**WRITTEN PROBLEM:**
Reproduce verbatim the lines up to and including the one with "hump_skin = 1.3", starting from the first.

**SUPPLIED INFORMATION:**
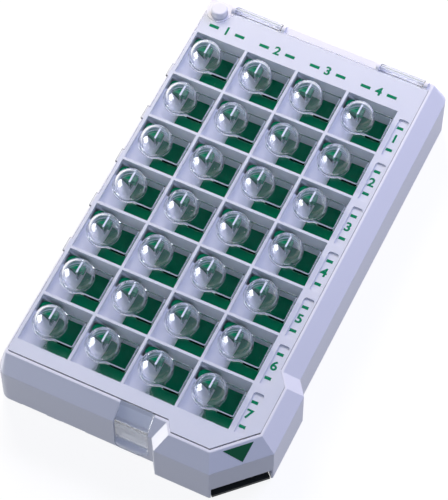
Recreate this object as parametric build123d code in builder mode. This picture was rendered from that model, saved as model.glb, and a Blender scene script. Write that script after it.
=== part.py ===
from build123d import *
from math import cos, hypot, radians, tan
import os

os.makedirs("parts", exist_ok=True)

# Weekly pill organizer with push-button cells, millimetres.
# X runs across the four times of day, Y runs from the front (-Y) to the lid's hinge (+Y), Z is up.
# The origin is at the centre of the bounding box, on the surface that the box rests on.

# The grid of cells
cell_pitch = 27.1
columns = 4
rows = 7
cell_wall = 1.4
cell_depth = 15.5

# The casing in plan
tub_wall = 1.6
fit_gap = 0.2
right_border = 16.6
front_border = 15.5
back_border = 22.2
corner_radius = 5.0
rim_corner_radius = 1.5
rim_rounding = 0.8
ridge_chamfer = 0.35
spout_step = 5.2
spout_left_inset = 27.5
spout_side_length = 54.0
spout_chamfer = 22.0
side_jog = 7.0
front_jog = 3.6

# The casing in height
casing_height = 31.5
bevel_drop = 6.0
bevel_run = 7.5
plain_side_inset = 0.6
deck_thickness = 1.8
floor_thickness = 2.0
bottom_rounding = 1.0
lip_depth = 2.5
lip_thickness = 1.2

# The hump in each cell, which houses the trapdoor's hinge
hump_reach = 8.5
hump_start = 2.2
hump_bulge = 2.6
hump_skin = 1.3

# The trapdoors, each with a lever whose pad stands through an opening in the hump
trapdoor_thickness = 1.4
trapdoor_gap = 0.2
trapdoor_overlap = 0.3
trapdoor_start = 6.3
trapdoor_opening = 25.5
pivot_x = 3.0
pivot_depth = 8.0
barrel_radius = 1.5
stub_radius = 1.0
stub_grip = 0.6
running_gap = 0.08
side_gap = 0.3
arm_foot_x = 7.0
pad_left_x = 1.4
pad_right_x = 11.2
pad_width = 6.0
pad_middle = 5.3
pad_depth = 2.5
pad_height = 3.2
web_thickness = 2.0
pad_opening_gap = 0.5
pad_opening_right_x = 8.4
pad_opening_height = 8.0

# The push buttons
dome_x = 11.3
dome_radius = 7.8
dome_wall = 1.0
dome_skirt = 1.0
ring_radius = 8.5
arm_width = 14.2
arm_end = 25.9
button_thickness = 2.4
button_proud = 0.8
button_gap = 0.25
flange_width = 15.8
flange_length = 8.0
flange_thickness = 0.8
leg_x = 10.6
leg_thickness = 1.0
leg_length = 7.0
leg_in_dome = 2.4
leg_rest_gap = 0.35
button_travel = 3.0

# The lid
lid_thickness = 1.5
lid_gap = 0.5
lid_inset = 1.0
lid_side_inset = 1.9
edge_tab_length = 7.5
edge_tab_reach = 1.2
hinge_back_inset = 3.2
knuckle_radius = 2.6
hinge_pin_radius = 1.2
hinge_pin_length = 2.6
knuckle_gap = 0.4
ear_thickness = 1.6
ear_radius = 2.3
pocket_gap = 0.5
left_knuckle_start = 12.4
left_knuckle_length = 24.6
right_knuckle_end = 4.6
right_knuckle_length = 23.0

# The lock knob, at the far left corner
knob_radius = 4.0
knob_x = 5.3
knob_y = 14.4
knob_proud = 4.0
knob_flange_radius = 4.7
knob_flange_thickness = 1.6
knob_rounding = 0.9
knob_notch_radius = 6.4

# The latch tab and its recess, in the middle of the front
latch_x = 66.3
recess_width = 17.4
recess_depth = 3.4
recess_top_depth = 9.0
recess_bottom = 4.5
latch_gap = 0.4
latch_thickness = 1.4
latch_bottom = 6.4
latch_curl = 2.4
latch_curl_height = 4.0
latch_bend = 2.0
latch_foot_rounding = 3.5
catch_height = 21.0
catch_thickness = 1.6
catch_gap = 0.3
nub_height = 1.4
nub_grip = 0.5

# The collector and the exit slot
exit_width = 29.2
exit_height = 9.0
exit_depth = 4.0
fence_height = 10.0
fence_thickness = 1.4
fence_gap = 0.4

# Small moulded details
label_rib = 4.0
label_margin = 1.2
label_sink = 0.8
snap_notch_width = 13.0
snap_notch_height = 1.2
snap_notch_depth = 1.1
snap_notch_pitch = 20.2
snap_notch_x = 25.7

# Places worked out from the sizes
grid_width = columns * cell_pitch
grid_length = rows * cell_pitch
left_border = tub_wall + fit_gap + cell_wall / 2
overall_width = left_border + grid_width + right_border + spout_step
overall_length = front_border + grid_length + back_border + spout_step
left_x = -overall_width / 2
right_x = overall_width / 2 - spout_step
back_y = overall_length / 2
front_y = -overall_length / 2 + spout_step
spout_right_x = right_x + spout_step
spout_front_y = front_y - spout_step
grid_left = left_x + left_border
grid_right = grid_left + grid_width
grid_back = back_y - back_border
grid_front = grid_back - grid_length
grid_centre = (grid_left + grid_width / 2, grid_back - grid_length / 2)
spout_left_x = spout_right_x - spout_chamfer - spout_left_inset
spout_back_y = spout_front_y + spout_side_length
rim_front_y = front_y + bevel_run
rim_right_x = right_x - bevel_run
ridge_height = casing_height - bevel_drop
cell_floor = casing_height - cell_depth
trapdoor_top = cell_floor - trapdoor_gap
pivot_height = casing_height - pivot_depth
pad_top = casing_height - pad_depth
lid_bottom = casing_height + lid_gap
lid_top = lid_bottom + lid_thickness
button_top = lid_top + button_proud
button_bottom = button_top - button_thickness
dome_centre_height = button_top + dome_skirt
hinge_y = back_y - hinge_back_inset
hinge_height = lid_top - knuckle_radius
pocket_front_y = hinge_y - knuckle_radius - pocket_gap
pocket_floor = hinge_height - knuckle_radius - pocket_gap
latch_centre_x = grid_left + latch_x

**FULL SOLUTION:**
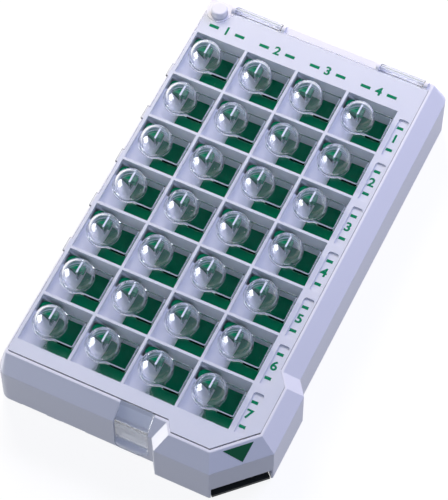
Recreate this object as parametric build123d code in builder mode. This picture was rendered from that model, saved as model.glb, and a Blender scene script. Write that script after it.
=== part.py ===
from build123d import *
from math import cos, hypot, radians, tan
import os

os.makedirs("parts", exist_ok=True)

# Weekly pill organizer with push-button cells, millimetres.
# X runs across the four times of day, Y runs from the front (-Y) to the lid's hinge (+Y), Z is up.
# The origin is at the centre of the bounding box, on the surface that the box rests on.

# The grid of cells
cell_pitch = 27.1
columns = 4
rows = 7
cell_wall = 1.4
cell_depth = 15.5

# The casing in plan
tub_wall = 1.6
fit_gap = 0.2
right_border = 16.6
front_border = 15.5
back_border = 22.2
corner_radius = 5.0
rim_corner_radius = 1.5
rim_rounding = 0.8
ridge_chamfer = 0.35
spout_step = 5.2
spout_left_inset = 27.5
spout_side_length = 54.0
spout_chamfer = 22.0
side_jog = 7.0
front_jog = 3.6

# The casing in height
casing_height = 31.5
bevel_drop = 6.0
bevel_run = 7.5
plain_side_inset = 0.6
deck_thickness = 1.8
floor_thickness = 2.0
bottom_rounding = 1.0
lip_depth = 2.5
lip_thickness = 1.2

# The hump in each cell, which houses the trapdoor's hinge
hump_reach = 8.5
hump_start = 2.2
hump_bulge = 2.6
hump_skin = 1.3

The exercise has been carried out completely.